While Macklin’s media release claimed the evaluation showed income management was helping to improve the lives of families in Western Australia, but a close reading reveals serious limits, however, to using the data for generalising and assuming clear benefits.
The numbers are limited so standard errors are high as there are only 149 interviews across three samples and two sites — and the report includes no hard data that shows improved lives, as it reports just the opinions of participants. This lack of evidence, together with the lack of clear support from other studies suggests these approaches are not the answer to remedying disadvantages.
On the other hand, there is now ample evidence from a wide range of researchers that the solutions to such problems need to be mainly systemic. Inequality in itself causes damage when it feeds into perceived structural unfairness. Indeed, meticulously produced epidemiological studies, including this one, released recently in Australia by NATSEM and Australian Catholic Health, identify inequality not personal dysfunction as responsible for mass disadvantage and ill health.

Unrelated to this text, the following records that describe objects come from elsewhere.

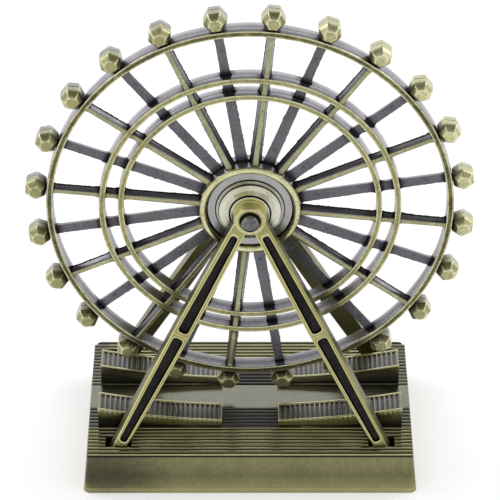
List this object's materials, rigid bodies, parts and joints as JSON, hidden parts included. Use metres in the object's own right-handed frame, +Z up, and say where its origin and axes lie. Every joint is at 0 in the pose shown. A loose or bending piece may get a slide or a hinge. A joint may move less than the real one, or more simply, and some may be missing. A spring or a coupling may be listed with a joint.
{
  "type": "ferris wheel toy",
  "caption": "Desk model of a ferris wheel in antique bronze: a spoked wheel with hexagonal pods spins on a fixed axle between two leaning A-frames on a ribbed base.",
  "frame": {"origin": "on the surface that the base stands on, straight below the axle", "axes": "+X to the right along the deck, +Y to the rear along the axle, +Z up"},
  "size_m": [0.1106, 0.0504, 0.1263],
  "materials": {
    "base_bronze": "antique bronze plating on a casting, olive brown, near black in the grooves",
    "ramp_bronze": "antique bronze plating, polished on the slats and dark between them",
    "frame_bronze": "antique bronze plating, polished on the lands and black in the pockets",
    "wheel_bronze": "antique bronze plating, rubbed bright on the crests of the spokes and rings",
    "wheel_grey": "smoked plating, satin dark grey",
    "pod_bronze": "polished antique bronze facets",
    "hub_silver": "polished bright plating",
    "axle_steel": "smooth turned steel with a domed end",
    "screw_steel": "plain screw steel"
  },
  "bodies": {
    "stand": {"base_casting": "base_bronze", "ramp_front_left": "ramp_bronze", "ramp_front_right": "ramp_bronze", "ramp_rear_left": "ramp_bronze", "ramp_rear_right": "ramp_bronze", "foot_screw_front_left": "screw_steel", "foot_screw_front_right": "screw_steel", "foot_screw_rear_left": "screw_steel", "foot_screw_rear_right": "screw_steel", "front_frame": "frame_bronze", "rear_frame": "frame_bronze", "axle": "axle_steel", "front_washer": "hub_silver", "rear_washer": "hub_silver"},
    "wheel": {"wheel_front_half": "wheel_bronze", "wheel_rear_half": "wheel_grey", "front_hub_bush": "hub_silver", "rear_hub_bush": "hub_silver", "pod_01": "pod_bronze", "pod_02": "pod_bronze", "pod_03": "pod_bronze", "pod_04": "pod_bronze", "pod_05": "pod_bronze", "pod_06": "pod_bronze", "pod_07": "pod_bronze", "pod_08": "pod_bronze", "pod_09": "pod_bronze", "pod_10": "pod_bronze", "pod_11": "pod_bronze", "pod_12": "pod_bronze", "pod_13": "pod_bronze", "pod_14": "pod_bronze", "pod_15": "pod_bronze", "pod_16": "pod_bronze", "pod_17": "pod_bronze", "pod_18": "pod_bronze", "pod_19": "pod_bronze", "pod_20": "pod_bronze", "pod_21": "pod_bronze", "pod_22": "pod_bronze", "pod_23": "pod_bronze", "pod_24": "pod_bronze"}
  },
  "joints": [
    {"name": "wheel_spin", "type": "hinge", "parent": "stand", "child": "wheel", "pos_m": [0, 0, 0.07102], "axis": [0, 1, 0], "continuous": true}
  ]
}
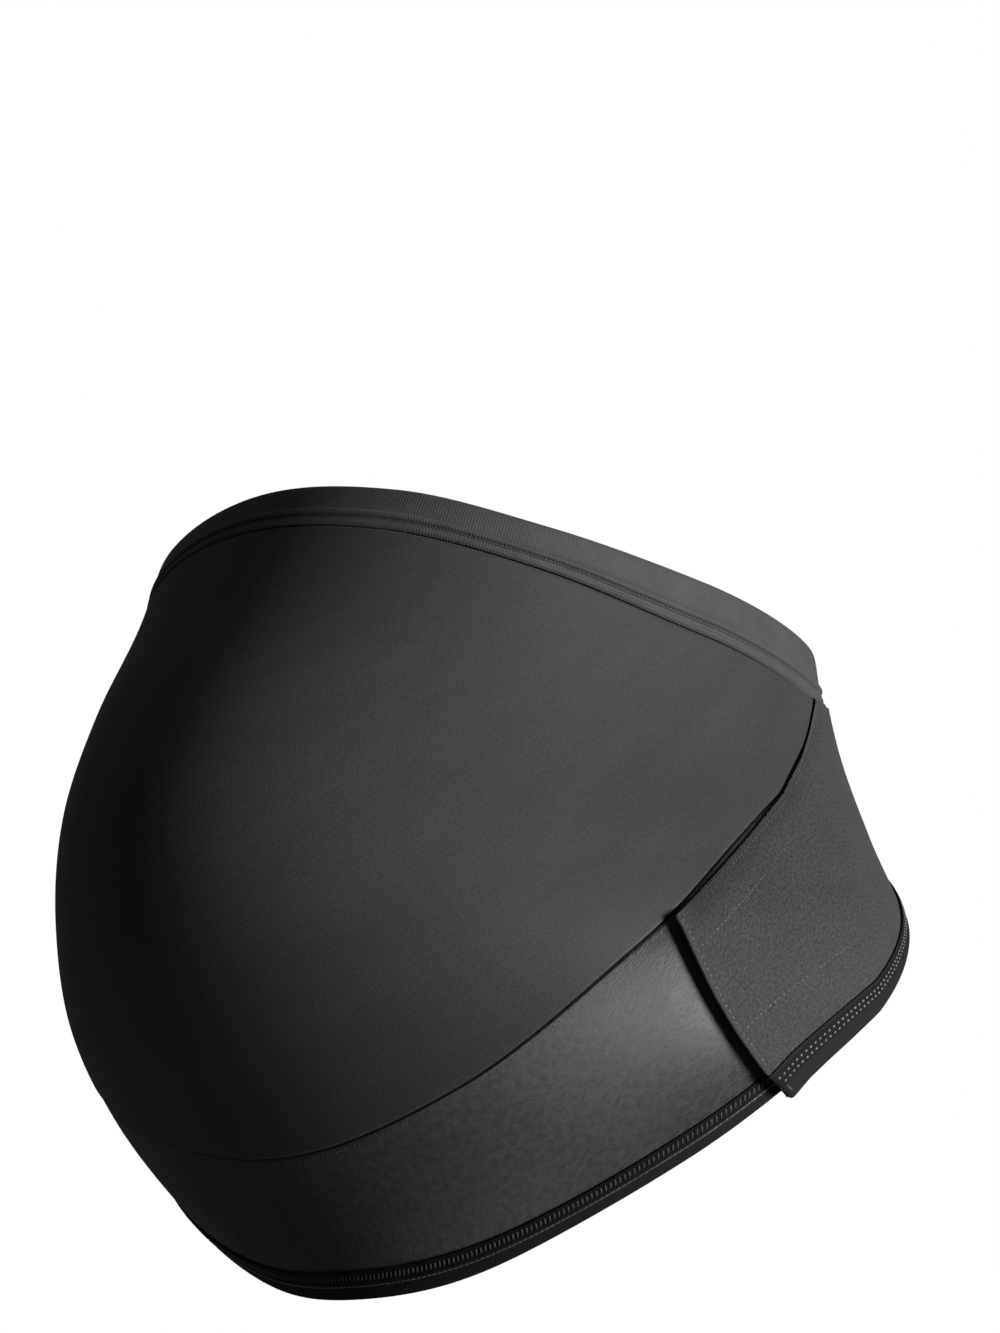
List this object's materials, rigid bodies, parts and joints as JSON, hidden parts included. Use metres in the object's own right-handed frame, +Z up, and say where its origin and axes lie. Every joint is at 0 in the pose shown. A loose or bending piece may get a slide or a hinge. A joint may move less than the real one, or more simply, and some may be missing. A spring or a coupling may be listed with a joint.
{
  "type": "maternity support belt",
  "caption": "Worn-form maternity support belt: stretch belly panel, stitched top band, support band under the belly and a ribbed back wrap closing on hook patches.",
  "frame": {"origin": "waist mount: on the middle line of the torso, at the middle of the belt's height", "axes": "+Z up the torso, -Y the wearer's front, +X the wearer's left; the belt is symmetric about the YZ plane"},
  "size_m": [0.3614, 0.3289, 0.3009],
  "materials": {
    "band_elastic": "matt folded elastic with twin stitch lines",
    "belly_stretch": "smooth matt stretch microfibre",
    "support_satin": "satin-faced power elastic",
    "edge_binding": "fold-over elastic with cover stitches",
    "wrap_ribbed": "matt ribbed wide elastic",
    "hook_tape": "dense woven hook tape"
  },
  "bodies": {
    "root": {"top_band": "band_elastic", "belly_panel": "belly_stretch", "support_band": "support_satin", "support_binding": "edge_binding", "back_wrap": "wrap_ribbed", "wrap_binding": "edge_binding", "hook_patch_left": "hook_tape", "hook_patch_right": "hook_tape"}
  },
  "joints": []
}
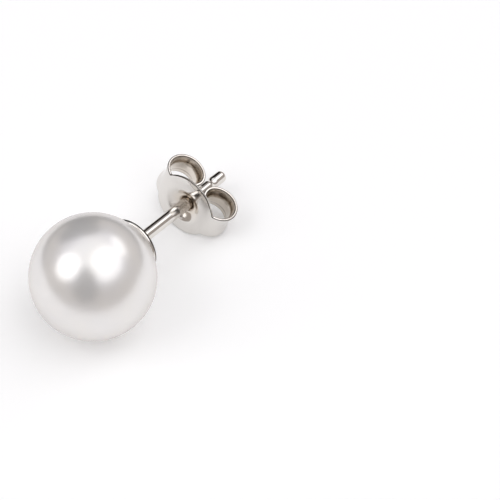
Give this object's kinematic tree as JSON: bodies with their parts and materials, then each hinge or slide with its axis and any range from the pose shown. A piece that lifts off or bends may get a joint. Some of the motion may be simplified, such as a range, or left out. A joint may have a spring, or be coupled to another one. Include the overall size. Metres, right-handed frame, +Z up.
{
  "type": "pearl stud earring",
  "caption": "Round white pearl stud earring with a silver cup and post and a butterfly clutch, lying on its side.",
  "frame": {"origin": "middle of the bottom of the bounding box, on the surface that the earring lies on", "axes": "+X along the post's shadow on the surface, from the pearl to the tip, +Y to the side of the raised wing of the clutch, +Z up"},
  "size_m": [0.017, 0.008, 0.008],
  "materials": {
    "pearl": "lustrous, like satin under a clear gloss",
    "silver": "mirror polished"
  },
  "bodies": {
    "stud": {"pearl": "pearl", "cup_and_post": "silver"},
    "clutch": {"butterfly_clutch": "silver"}
  },
  "joints": [
    {"name": "clutch_slide", "type": "slide", "parent": "stud", "child": "clutch", "axis": [0.9786, 0, -0.2059], "range_m": [-0.0048, 0.0042]}
  ]
}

This research approach suggests the Government’s welfare policy needs to address continued structural social inequalities and lack of systemic fairness as these are the main cause of ongoing social and economic dysfunction. Right now, however, there is nothing in the social inclusion policies or other government welfare initiatives that suggest this evidence is even being considered. Instead, former political antagonists are now singing from the same songsheet about the merits of conditional welfare, ignoring high delivery costs — and leaving little space for effective evidence based reform.